Job: What follows is a block of records; restate each one word for word.

Information provided:
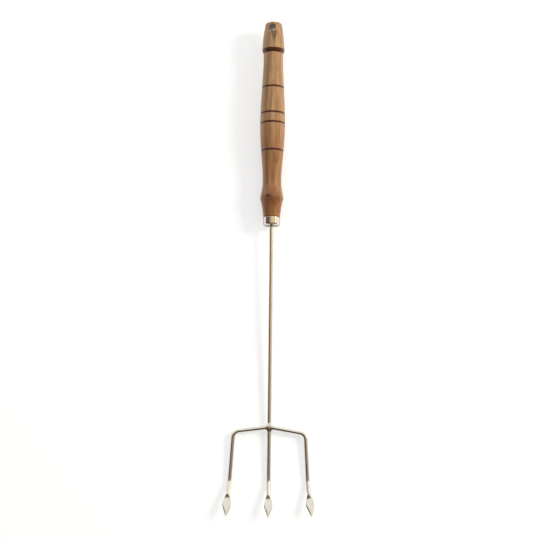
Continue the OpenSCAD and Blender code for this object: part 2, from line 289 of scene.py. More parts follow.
def turned(name, outline, sides):
    """Spins an outline of (radius, place) round the axis. A radius of nought is a single point."""
    points, rows = [], []
    for radius, place in outline:
        count = sides if radius > 0 else 1
        rows.append(list(range(len(points), len(points) + count)))
        for i in range(count):
            turn = 2 * math.pi * i / sides
            points.append((radius * math.cos(turn), radius * math.sin(turn), place))
    faces = []
    for row, below in zip(rows, rows[1:]):
        for i in range(sides):
            j = (i + 1) % sides
            quad = [row[i % len(row)], row[j % len(row)], below[j % len(below)], below[i % len(below)]]
            face = [v for n, v in enumerate(quad) if v not in quad[:n]]
            if len(face) > 2:
                faces.append(face)
    return solid(name, points, faces)


def swept(name, rings):
    """Joins rings of points, each a list of the same length, and closes both ends."""
    sides = len(rings[0])
    points = [p for ring in rings for p in ring]
    faces = [list(range(sides)), list(range(len(points) - sides, len(points)))]
    for k in range(len(rings) - 1):
        for i in range(sides):
            j = (i + 1) % sides
            faces.append([k * sides + i, k * sides + j, (k + 1) * sides + j, (k + 1) * sides + i])
    return solid(name, points, faces)


print("edges stay sharp over %.0f degrees" % math.degrees(SHARP))

# %% [markdown]
# ## Laying a piece down
#
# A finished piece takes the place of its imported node. Its points are moved to where the fork
# lies, and the object itself stays at the origin, so its box can be compared with the node's.

# %% Place of a piece
def lay_down(piece, node):
    """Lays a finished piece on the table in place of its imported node."""
    piece.data.transform(LAY)
    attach(piece, "root")
    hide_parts(node)
    print(piece.name, "has", len(piece.data.polygons), "faces")


def mark(mesh, name, values):
    """Gives each point of a mesh a number, which a material reads by its name."""
    layer = mesh.attributes.new(name, "FLOAT", "POINT")
    layer.data.foreach_set("value", values)


def smooth_step(low, high, value):
    """Rises from 0 to 1 between low and high, flat at both ends."""
    t = min(1.0, max(0.0, (value - low) / (high - low)))
    return t * t * (3 - 2 * t)


print("halfway up a smooth step: %.2f" % smooth_step(0, 1, 0.5))

# %% [markdown]
# ## The handle: turning the outline
#
# The handle was turned between centres, and the outline below names what the turner cut: a
# rounded end, a head that swells to a rim, a chamfer, a long belly, a falling flank, a waist and
# a bulb that runs down to the plated cup. Each stretch is a smooth cubic between two places,
# each written as (radius, place along the fork).

# %% Outline of the wood
HEAD_EDGE = 2.0
HEAD_END, RIM, GRIP, BELLY = (8.8, 2.0), (11.6, 29.0), (10.05, 33.2), (12.8, 108.5)
FLANK, WAIST, NECK = (10.85, 146.0), (9.45, 170.0), (8.4, 207.5)
RIDGE_R, RIDGE_AT, RIDGE_ROUND = 6.85, 187.2, 5.0
RISE, DROP = 0.18, 0.3


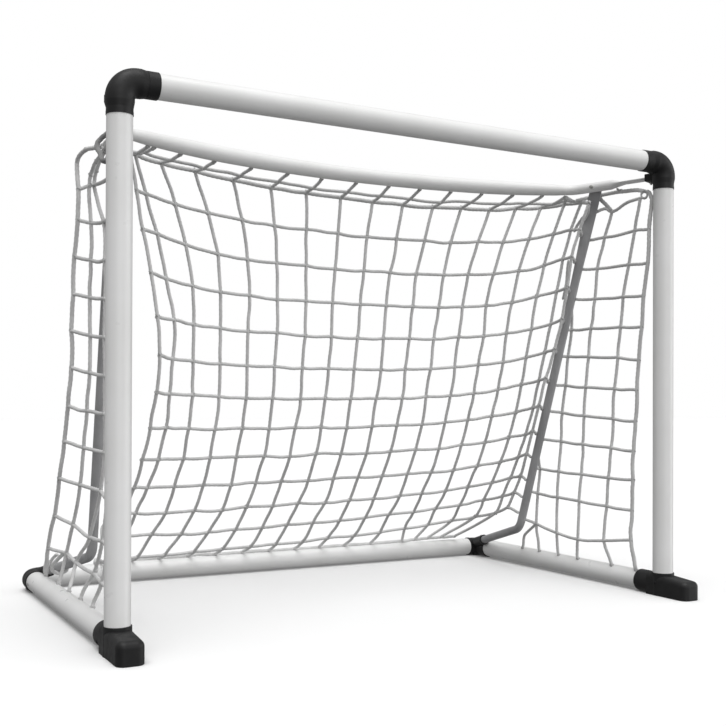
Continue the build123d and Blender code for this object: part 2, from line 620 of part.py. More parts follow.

The response:
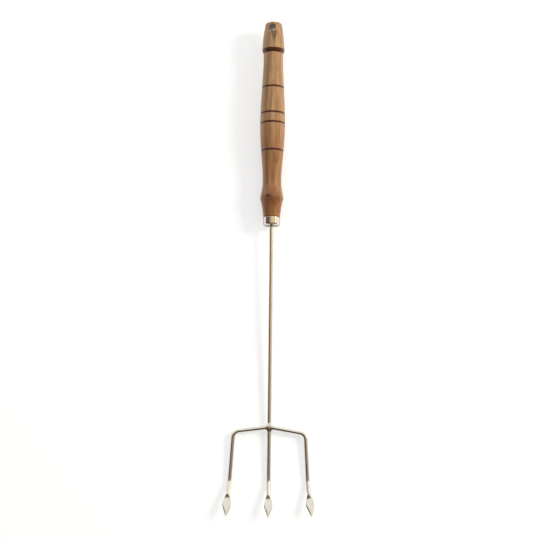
Continue the OpenSCAD and Blender code for this object: part 2, from line 289 of scene.py. More parts follow.
def turned(name, outline, sides):
    """Spins an outline of (radius, place) round the axis. A radius of nought is a single point."""
    points, rows = [], []
    for radius, place in outline:
        count = sides if radius > 0 else 1
        rows.append(list(range(len(points), len(points) + count)))
        for i in range(count):
            turn = 2 * math.pi * i / sides
            points.append((radius * math.cos(turn), radius * math.sin(turn), place))
    faces = []
    for row, below in zip(rows, rows[1:]):
        for i in range(sides):
            j = (i + 1) % sides
            quad = [row[i % len(row)], row[j % len(row)], below[j % len(below)], below[i % len(below)]]
            face = [v for n, v in enumerate(quad) if v not in quad[:n]]
            if len(face) > 2:
                faces.append(face)
    return solid(name, points, faces)


def swept(name, rings):
    """Joins rings of points, each a list of the same length, and closes both ends."""
    sides = len(rings[0])
    points = [p for ring in rings for p in ring]
    faces = [list(range(sides)), list(range(len(points) - sides, len(points)))]
    for k in range(len(rings) - 1):
        for i in range(sides):
            j = (i + 1) % sides
            faces.append([k * sides + i, k * sides + j, (k + 1) * sides + j, (k + 1) * sides + i])
    return solid(name, points, faces)


print("edges stay sharp over %.0f degrees" % math.degrees(SHARP))

# %% [markdown]
# ## Laying a piece down
#
# A finished piece takes the place of its imported node. Its points are moved to where the fork
# lies, and the object itself stays at the origin, so its box can be compared with the node's.

# %% Place of a piece
def lay_down(piece, node):
    """Lays a finished piece on the table in place of its imported node."""
    piece.data.transform(LAY)
    attach(piece, "root")
    hide_parts(node)
    print(piece.name, "has", len(piece.data.polygons), "faces")


def mark(mesh, name, values):
    """Gives each point of a mesh a number, which a material reads by its name."""
    layer = mesh.attributes.new(name, "FLOAT", "POINT")
    layer.data.foreach_set("value", values)


def smooth_step(low, high, value):
    """Rises from 0 to 1 between low and high, flat at both ends."""
    t = min(1.0, max(0.0, (value - low) / (high - low)))
    return t * t * (3 - 2 * t)


print("halfway up a smooth step: %.2f" % smooth_step(0, 1, 0.5))

# %% [markdown]
# ## The handle: turning the outline
#
# The handle was turned between centres, and the outline below names what the turner cut: a
# rounded end, a head that swells to a rim, a chamfer, a long belly, a falling flank, a waist and
# a bulb that runs down to the plated cup. Each stretch is a smooth cubic between two places,
# each written as (radius, place along the fork).

# %% Outline of the wood
HEAD_EDGE = 2.0
HEAD_END, RIM, GRIP, BELLY = (8.8, 2.0), (11.6, 29.0), (10.05, 33.2), (12.8, 108.5)
FLANK, WAIST, NECK = (10.85, 146.0), (9.45, 170.0), (8.4, 207.5)
RIDGE_R, RIDGE_AT, RIDGE_ROUND = 6.85, 187.2, 5.0
RISE, DROP = 0.18, 0.3


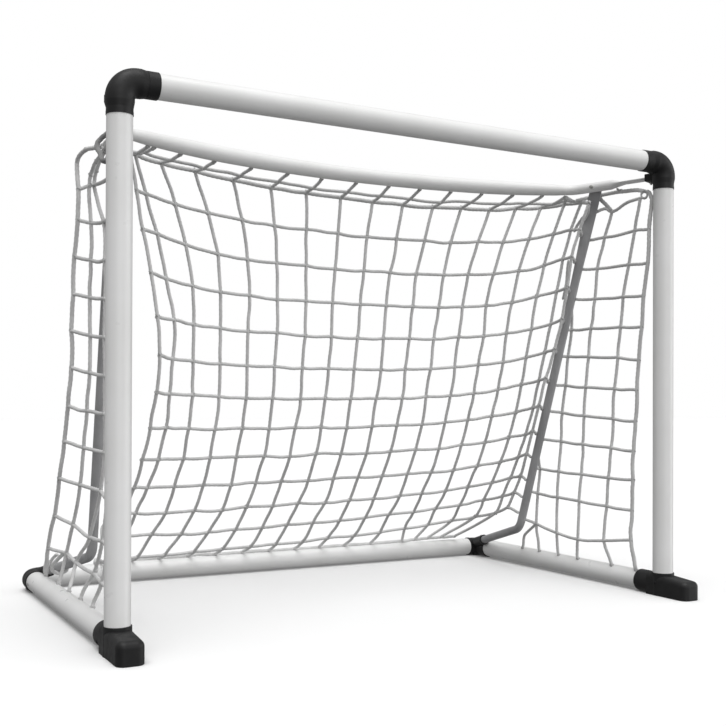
Continue the build123d and Blender code for this object: part 2, from line 620 of part.py. More parts follow.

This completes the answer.